JOB: Only the lines from the one containing "obj.matrix_world = world" down to the one containing "import math" should be printed, exactly as they stand, ends included.

[START OF DATA PROVIDED]

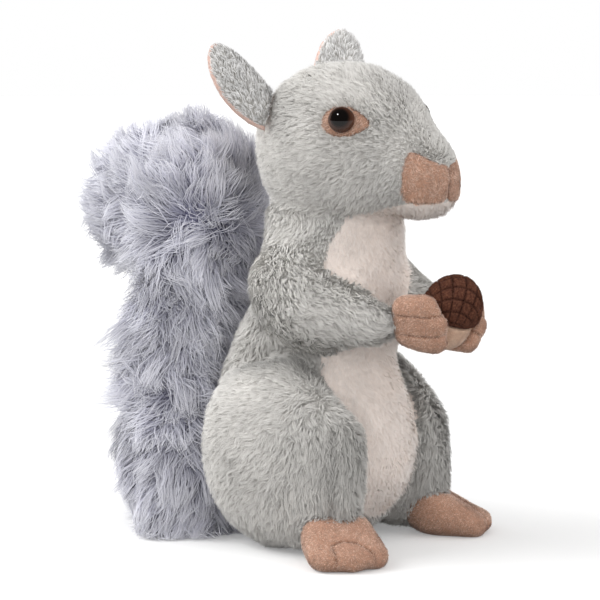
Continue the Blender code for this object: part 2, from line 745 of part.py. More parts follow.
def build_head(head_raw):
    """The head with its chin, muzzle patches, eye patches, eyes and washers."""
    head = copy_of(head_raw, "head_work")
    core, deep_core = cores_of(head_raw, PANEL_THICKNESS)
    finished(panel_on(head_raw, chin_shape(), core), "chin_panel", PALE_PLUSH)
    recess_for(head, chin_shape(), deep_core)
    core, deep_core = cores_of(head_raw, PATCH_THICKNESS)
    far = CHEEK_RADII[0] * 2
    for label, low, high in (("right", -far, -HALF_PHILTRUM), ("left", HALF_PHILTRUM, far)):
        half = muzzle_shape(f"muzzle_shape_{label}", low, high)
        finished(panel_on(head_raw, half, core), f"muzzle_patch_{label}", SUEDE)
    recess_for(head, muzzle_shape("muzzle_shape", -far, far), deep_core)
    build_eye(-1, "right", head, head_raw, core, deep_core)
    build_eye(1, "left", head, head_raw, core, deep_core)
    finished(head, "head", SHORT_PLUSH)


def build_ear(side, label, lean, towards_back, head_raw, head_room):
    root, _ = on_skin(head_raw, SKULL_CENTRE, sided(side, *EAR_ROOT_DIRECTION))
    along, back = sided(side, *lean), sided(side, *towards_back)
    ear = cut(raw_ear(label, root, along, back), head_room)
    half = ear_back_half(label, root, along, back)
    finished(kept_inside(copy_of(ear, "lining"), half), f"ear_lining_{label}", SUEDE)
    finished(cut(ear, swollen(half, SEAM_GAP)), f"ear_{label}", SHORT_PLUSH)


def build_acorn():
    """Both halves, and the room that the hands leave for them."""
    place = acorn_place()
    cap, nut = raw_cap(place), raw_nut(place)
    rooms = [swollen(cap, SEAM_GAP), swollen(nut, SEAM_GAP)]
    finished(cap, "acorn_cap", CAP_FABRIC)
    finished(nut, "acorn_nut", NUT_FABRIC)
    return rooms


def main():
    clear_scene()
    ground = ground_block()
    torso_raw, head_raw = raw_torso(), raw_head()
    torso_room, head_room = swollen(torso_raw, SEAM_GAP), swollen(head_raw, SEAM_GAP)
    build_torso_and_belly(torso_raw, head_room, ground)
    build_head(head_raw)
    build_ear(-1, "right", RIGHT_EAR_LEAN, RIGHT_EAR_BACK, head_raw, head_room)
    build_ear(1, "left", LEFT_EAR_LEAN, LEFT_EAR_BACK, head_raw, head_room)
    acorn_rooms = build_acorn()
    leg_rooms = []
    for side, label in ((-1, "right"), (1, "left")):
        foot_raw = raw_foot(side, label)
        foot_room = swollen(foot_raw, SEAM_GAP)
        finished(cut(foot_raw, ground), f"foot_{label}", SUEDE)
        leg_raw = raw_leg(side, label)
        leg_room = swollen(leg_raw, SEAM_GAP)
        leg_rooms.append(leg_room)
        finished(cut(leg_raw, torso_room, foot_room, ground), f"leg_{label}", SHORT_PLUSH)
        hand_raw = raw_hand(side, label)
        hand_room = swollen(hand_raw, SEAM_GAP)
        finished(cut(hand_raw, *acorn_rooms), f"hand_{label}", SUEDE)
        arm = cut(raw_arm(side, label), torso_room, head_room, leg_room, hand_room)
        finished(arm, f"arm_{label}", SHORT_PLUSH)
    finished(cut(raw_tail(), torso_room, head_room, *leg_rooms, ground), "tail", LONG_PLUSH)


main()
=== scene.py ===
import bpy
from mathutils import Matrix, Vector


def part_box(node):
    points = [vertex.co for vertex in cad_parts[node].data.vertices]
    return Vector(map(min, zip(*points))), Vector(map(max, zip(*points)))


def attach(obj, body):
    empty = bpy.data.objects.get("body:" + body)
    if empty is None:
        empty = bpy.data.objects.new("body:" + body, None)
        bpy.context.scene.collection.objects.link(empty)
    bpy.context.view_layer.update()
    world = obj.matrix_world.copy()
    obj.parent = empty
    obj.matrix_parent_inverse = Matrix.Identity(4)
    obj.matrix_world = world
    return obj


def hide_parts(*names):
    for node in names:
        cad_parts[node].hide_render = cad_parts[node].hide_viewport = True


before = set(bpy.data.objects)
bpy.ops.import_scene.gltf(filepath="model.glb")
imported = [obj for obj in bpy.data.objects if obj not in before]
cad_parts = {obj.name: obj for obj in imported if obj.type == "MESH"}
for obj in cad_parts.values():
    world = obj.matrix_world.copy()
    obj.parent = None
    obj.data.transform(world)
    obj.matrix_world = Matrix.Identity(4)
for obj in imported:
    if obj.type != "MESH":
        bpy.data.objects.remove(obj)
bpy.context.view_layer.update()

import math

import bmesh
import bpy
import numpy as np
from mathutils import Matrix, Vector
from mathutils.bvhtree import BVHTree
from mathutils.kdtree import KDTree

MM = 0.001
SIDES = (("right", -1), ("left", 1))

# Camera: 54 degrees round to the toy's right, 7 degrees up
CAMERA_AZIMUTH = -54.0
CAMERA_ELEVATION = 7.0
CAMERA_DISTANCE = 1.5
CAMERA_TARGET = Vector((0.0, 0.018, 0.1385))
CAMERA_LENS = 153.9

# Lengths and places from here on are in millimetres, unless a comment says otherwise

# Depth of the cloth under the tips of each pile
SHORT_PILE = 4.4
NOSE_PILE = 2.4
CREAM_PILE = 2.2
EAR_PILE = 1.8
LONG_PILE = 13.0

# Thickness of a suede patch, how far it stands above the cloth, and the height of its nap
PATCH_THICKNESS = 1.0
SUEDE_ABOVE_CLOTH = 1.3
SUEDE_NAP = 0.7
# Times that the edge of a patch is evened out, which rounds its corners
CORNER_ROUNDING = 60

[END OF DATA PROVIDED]

SOLUTION:
    obj.matrix_world = world
    return obj


def hide_parts(*names):
    for node in names:
        cad_parts[node].hide_render = cad_parts[node].hide_viewport = True


before = set(bpy.data.objects)
bpy.ops.import_scene.gltf(filepath="model.glb")
imported = [obj for obj in bpy.data.objects if obj not in before]
cad_parts = {obj.name: obj for obj in imported if obj.type == "MESH"}
for obj in cad_parts.values():
    world = obj.matrix_world.copy()
    obj.parent = None
    obj.data.transform(world)
    obj.matrix_world = Matrix.Identity(4)
for obj in imported:
    if obj.type != "MESH":
        bpy.data.objects.remove(obj)
bpy.context.view_layer.update()

import math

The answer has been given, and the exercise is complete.